Given task: Reproduce all of the data exactly, with no line skipped.

Stored data:
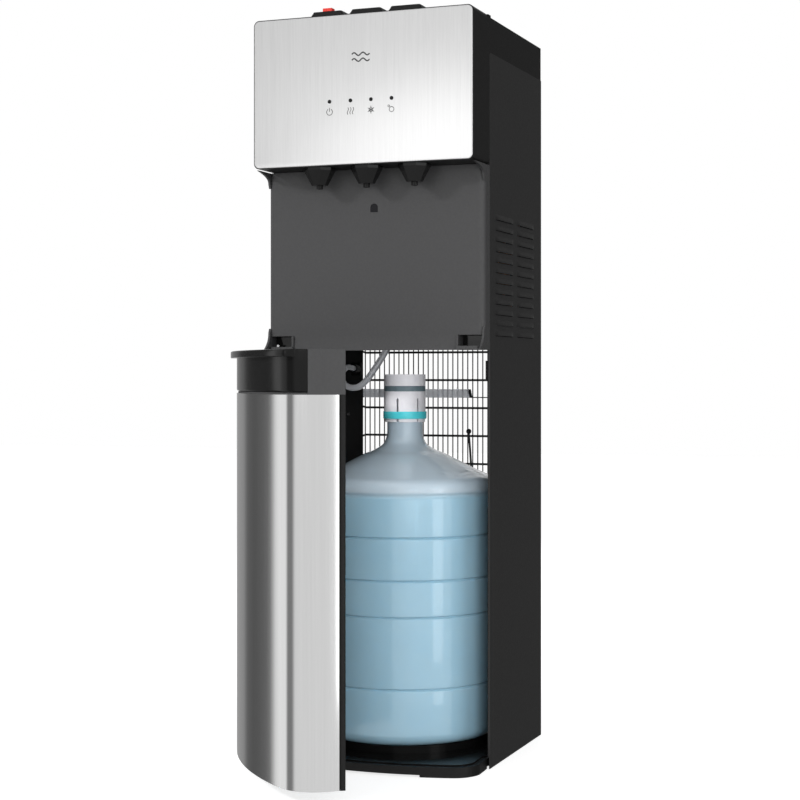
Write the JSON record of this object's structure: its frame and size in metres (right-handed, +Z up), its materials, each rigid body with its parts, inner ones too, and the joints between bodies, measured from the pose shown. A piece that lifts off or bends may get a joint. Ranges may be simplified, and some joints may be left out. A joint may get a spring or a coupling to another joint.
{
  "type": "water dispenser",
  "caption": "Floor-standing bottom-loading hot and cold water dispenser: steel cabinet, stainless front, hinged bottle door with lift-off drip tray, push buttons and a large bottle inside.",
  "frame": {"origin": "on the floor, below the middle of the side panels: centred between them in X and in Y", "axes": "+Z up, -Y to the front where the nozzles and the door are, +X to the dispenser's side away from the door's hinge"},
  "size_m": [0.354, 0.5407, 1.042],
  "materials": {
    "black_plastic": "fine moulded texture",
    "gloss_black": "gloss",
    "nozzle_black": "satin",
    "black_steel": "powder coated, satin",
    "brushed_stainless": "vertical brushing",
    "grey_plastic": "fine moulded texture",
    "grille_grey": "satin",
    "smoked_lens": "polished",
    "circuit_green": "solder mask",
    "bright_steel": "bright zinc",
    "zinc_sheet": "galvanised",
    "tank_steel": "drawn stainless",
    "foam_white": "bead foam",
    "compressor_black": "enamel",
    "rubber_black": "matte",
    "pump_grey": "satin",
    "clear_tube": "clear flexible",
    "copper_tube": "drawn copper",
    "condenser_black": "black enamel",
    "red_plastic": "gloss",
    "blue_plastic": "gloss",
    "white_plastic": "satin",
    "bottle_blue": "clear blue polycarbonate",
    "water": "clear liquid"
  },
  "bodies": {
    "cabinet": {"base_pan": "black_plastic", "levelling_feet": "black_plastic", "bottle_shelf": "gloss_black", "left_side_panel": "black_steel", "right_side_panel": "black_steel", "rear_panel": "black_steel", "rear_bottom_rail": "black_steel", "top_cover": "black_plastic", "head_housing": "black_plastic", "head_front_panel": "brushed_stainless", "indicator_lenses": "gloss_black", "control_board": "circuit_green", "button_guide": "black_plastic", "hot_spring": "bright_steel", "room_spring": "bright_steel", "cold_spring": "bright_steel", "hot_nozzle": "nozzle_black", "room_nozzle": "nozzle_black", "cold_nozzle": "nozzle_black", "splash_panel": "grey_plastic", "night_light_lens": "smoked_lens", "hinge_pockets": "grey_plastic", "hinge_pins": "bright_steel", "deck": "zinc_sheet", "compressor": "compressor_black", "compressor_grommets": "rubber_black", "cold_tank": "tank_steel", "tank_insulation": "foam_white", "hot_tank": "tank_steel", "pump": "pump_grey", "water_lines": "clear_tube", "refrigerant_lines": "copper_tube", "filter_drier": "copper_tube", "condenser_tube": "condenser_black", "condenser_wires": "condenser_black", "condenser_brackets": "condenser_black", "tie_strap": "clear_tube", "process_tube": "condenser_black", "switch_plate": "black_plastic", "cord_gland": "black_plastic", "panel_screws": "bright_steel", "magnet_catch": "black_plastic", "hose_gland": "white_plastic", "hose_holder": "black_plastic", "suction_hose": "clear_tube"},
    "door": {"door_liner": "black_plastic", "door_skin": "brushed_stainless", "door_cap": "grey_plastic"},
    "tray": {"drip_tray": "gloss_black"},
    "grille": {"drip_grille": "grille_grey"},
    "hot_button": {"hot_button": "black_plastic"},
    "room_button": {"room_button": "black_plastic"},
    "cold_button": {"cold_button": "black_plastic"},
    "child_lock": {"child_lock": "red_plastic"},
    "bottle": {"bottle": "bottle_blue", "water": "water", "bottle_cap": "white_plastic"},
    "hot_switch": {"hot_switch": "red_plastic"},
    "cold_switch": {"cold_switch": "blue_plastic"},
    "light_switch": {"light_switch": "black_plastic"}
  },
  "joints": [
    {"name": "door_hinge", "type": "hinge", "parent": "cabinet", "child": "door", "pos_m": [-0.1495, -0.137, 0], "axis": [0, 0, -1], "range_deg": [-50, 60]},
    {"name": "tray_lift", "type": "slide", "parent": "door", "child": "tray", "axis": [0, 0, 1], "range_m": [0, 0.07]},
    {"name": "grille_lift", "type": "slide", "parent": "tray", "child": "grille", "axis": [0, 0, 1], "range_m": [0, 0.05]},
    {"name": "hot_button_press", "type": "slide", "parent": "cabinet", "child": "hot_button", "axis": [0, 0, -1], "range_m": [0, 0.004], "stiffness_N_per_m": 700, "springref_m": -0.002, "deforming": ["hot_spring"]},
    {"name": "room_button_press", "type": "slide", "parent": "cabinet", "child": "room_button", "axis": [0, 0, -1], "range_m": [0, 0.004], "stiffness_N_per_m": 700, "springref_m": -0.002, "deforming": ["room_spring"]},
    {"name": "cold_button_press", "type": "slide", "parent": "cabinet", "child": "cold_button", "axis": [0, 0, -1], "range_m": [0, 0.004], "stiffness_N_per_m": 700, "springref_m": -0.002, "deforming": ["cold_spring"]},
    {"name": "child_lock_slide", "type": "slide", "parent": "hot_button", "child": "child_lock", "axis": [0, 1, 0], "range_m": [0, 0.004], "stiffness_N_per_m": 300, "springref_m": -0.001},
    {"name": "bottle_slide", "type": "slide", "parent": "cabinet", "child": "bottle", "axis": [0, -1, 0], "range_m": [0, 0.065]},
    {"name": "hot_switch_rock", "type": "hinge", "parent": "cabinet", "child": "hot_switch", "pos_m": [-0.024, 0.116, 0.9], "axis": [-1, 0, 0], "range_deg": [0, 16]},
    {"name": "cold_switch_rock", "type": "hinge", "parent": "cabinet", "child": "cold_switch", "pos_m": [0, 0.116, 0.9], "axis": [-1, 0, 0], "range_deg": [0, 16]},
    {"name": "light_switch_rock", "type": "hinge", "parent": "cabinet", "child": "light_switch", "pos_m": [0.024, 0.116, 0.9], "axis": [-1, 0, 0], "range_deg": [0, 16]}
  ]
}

Complete answer:
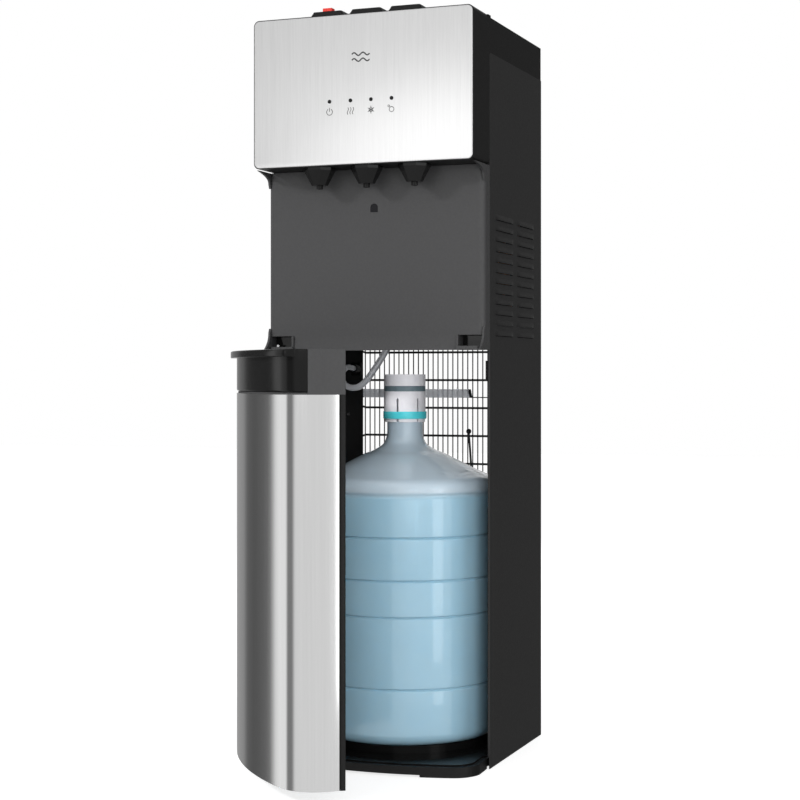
Write the JSON record of this object's structure: its frame and size in metres (right-handed, +Z up), its materials, each rigid body with its parts, inner ones too, and the joints between bodies, measured from the pose shown. A piece that lifts off or bends may get a joint. Ranges may be simplified, and some joints may be left out. A joint may get a spring or a coupling to another joint.
{
  "type": "water dispenser",
  "caption": "Floor-standing bottom-loading hot and cold water dispenser: steel cabinet, stainless front, hinged bottle door with lift-off drip tray, push buttons and a large bottle inside.",
  "frame": {"origin": "on the floor, below the middle of the side panels: centred between them in X and in Y", "axes": "+Z up, -Y to the front where the nozzles and the door are, +X to the dispenser's side away from the door's hinge"},
  "size_m": [0.354, 0.5407, 1.042],
  "materials": {
    "black_plastic": "fine moulded texture",
    "gloss_black": "gloss",
    "nozzle_black": "satin",
    "black_steel": "powder coated, satin",
    "brushed_stainless": "vertical brushing",
    "grey_plastic": "fine moulded texture",
    "grille_grey": "satin",
    "smoked_lens": "polished",
    "circuit_green": "solder mask",
    "bright_steel": "bright zinc",
    "zinc_sheet": "galvanised",
    "tank_steel": "drawn stainless",
    "foam_white": "bead foam",
    "compressor_black": "enamel",
    "rubber_black": "matte",
    "pump_grey": "satin",
    "clear_tube": "clear flexible",
    "copper_tube": "drawn copper",
    "condenser_black": "black enamel",
    "red_plastic": "gloss",
    "blue_plastic": "gloss",
    "white_plastic": "satin",
    "bottle_blue": "clear blue polycarbonate",
    "water": "clear liquid"
  },
  "bodies": {
    "cabinet": {"base_pan": "black_plastic", "levelling_feet": "black_plastic", "bottle_shelf": "gloss_black", "left_side_panel": "black_steel", "right_side_panel": "black_steel", "rear_panel": "black_steel", "rear_bottom_rail": "black_steel", "top_cover": "black_plastic", "head_housing": "black_plastic", "head_front_panel": "brushed_stainless", "indicator_lenses": "gloss_black", "control_board": "circuit_green", "button_guide": "black_plastic", "hot_spring": "bright_steel", "room_spring": "bright_steel", "cold_spring": "bright_steel", "hot_nozzle": "nozzle_black", "room_nozzle": "nozzle_black", "cold_nozzle": "nozzle_black", "splash_panel": "grey_plastic", "night_light_lens": "smoked_lens", "hinge_pockets": "grey_plastic", "hinge_pins": "bright_steel", "deck": "zinc_sheet", "compressor": "compressor_black", "compressor_grommets": "rubber_black", "cold_tank": "tank_steel", "tank_insulation": "foam_white", "hot_tank": "tank_steel", "pump": "pump_grey", "water_lines": "clear_tube", "refrigerant_lines": "copper_tube", "filter_drier": "copper_tube", "condenser_tube": "condenser_black", "condenser_wires": "condenser_black", "condenser_brackets": "condenser_black", "tie_strap": "clear_tube", "process_tube": "condenser_black", "switch_plate": "black_plastic", "cord_gland": "black_plastic", "panel_screws": "bright_steel", "magnet_catch": "black_plastic", "hose_gland": "white_plastic", "hose_holder": "black_plastic", "suction_hose": "clear_tube"},
    "door": {"door_liner": "black_plastic", "door_skin": "brushed_stainless", "door_cap": "grey_plastic"},
    "tray": {"drip_tray": "gloss_black"},
    "grille": {"drip_grille": "grille_grey"},
    "hot_button": {"hot_button": "black_plastic"},
    "room_button": {"room_button": "black_plastic"},
    "cold_button": {"cold_button": "black_plastic"},
    "child_lock": {"child_lock": "red_plastic"},
    "bottle": {"bottle": "bottle_blue", "water": "water", "bottle_cap": "white_plastic"},
    "hot_switch": {"hot_switch": "red_plastic"},
    "cold_switch": {"cold_switch": "blue_plastic"},
    "light_switch": {"light_switch": "black_plastic"}
  },
  "joints": [
    {"name": "door_hinge", "type": "hinge", "parent": "cabinet", "child": "door", "pos_m": [-0.1495, -0.137, 0], "axis": [0, 0, -1], "range_deg": [-50, 60]},
    {"name": "tray_lift", "type": "slide", "parent": "door", "child": "tray", "axis": [0, 0, 1], "range_m": [0, 0.07]},
    {"name": "grille_lift", "type": "slide", "parent": "tray", "child": "grille", "axis": [0, 0, 1], "range_m": [0, 0.05]},
    {"name": "hot_button_press", "type": "slide", "parent": "cabinet", "child": "hot_button", "axis": [0, 0, -1], "range_m": [0, 0.004], "stiffness_N_per_m": 700, "springref_m": -0.002, "deforming": ["hot_spring"]},
    {"name": "room_button_press", "type": "slide", "parent": "cabinet", "child": "room_button", "axis": [0, 0, -1], "range_m": [0, 0.004], "stiffness_N_per_m": 700, "springref_m": -0.002, "deforming": ["room_spring"]},
    {"name": "cold_button_press", "type": "slide", "parent": "cabinet", "child": "cold_button", "axis": [0, 0, -1], "range_m": [0, 0.004], "stiffness_N_per_m": 700, "springref_m": -0.002, "deforming": ["cold_spring"]},
    {"name": "child_lock_slide", "type": "slide", "parent": "hot_button", "child": "child_lock", "axis": [0, 1, 0], "range_m": [0, 0.004], "stiffness_N_per_m": 300, "springref_m": -0.001},
    {"name": "bottle_slide", "type": "slide", "parent": "cabinet", "child": "bottle", "axis": [0, -1, 0], "range_m": [0, 0.065]},
    {"name": "hot_switch_rock", "type": "hinge", "parent": "cabinet", "child": "hot_switch", "pos_m": [-0.024, 0.116, 0.9], "axis": [-1, 0, 0], "range_deg": [0, 16]},
    {"name": "cold_switch_rock", "type": "hinge", "parent": "cabinet", "child": "cold_switch", "pos_m": [0, 0.116, 0.9], "axis": [-1, 0, 0], "range_deg": [0, 16]},
    {"name": "light_switch_rock", "type": "hinge", "parent": "cabinet", "child": "light_switch", "pos_m": [0.024, 0.116, 0.9], "axis": [-1, 0, 0], "range_deg": [0, 16]}
  ]
}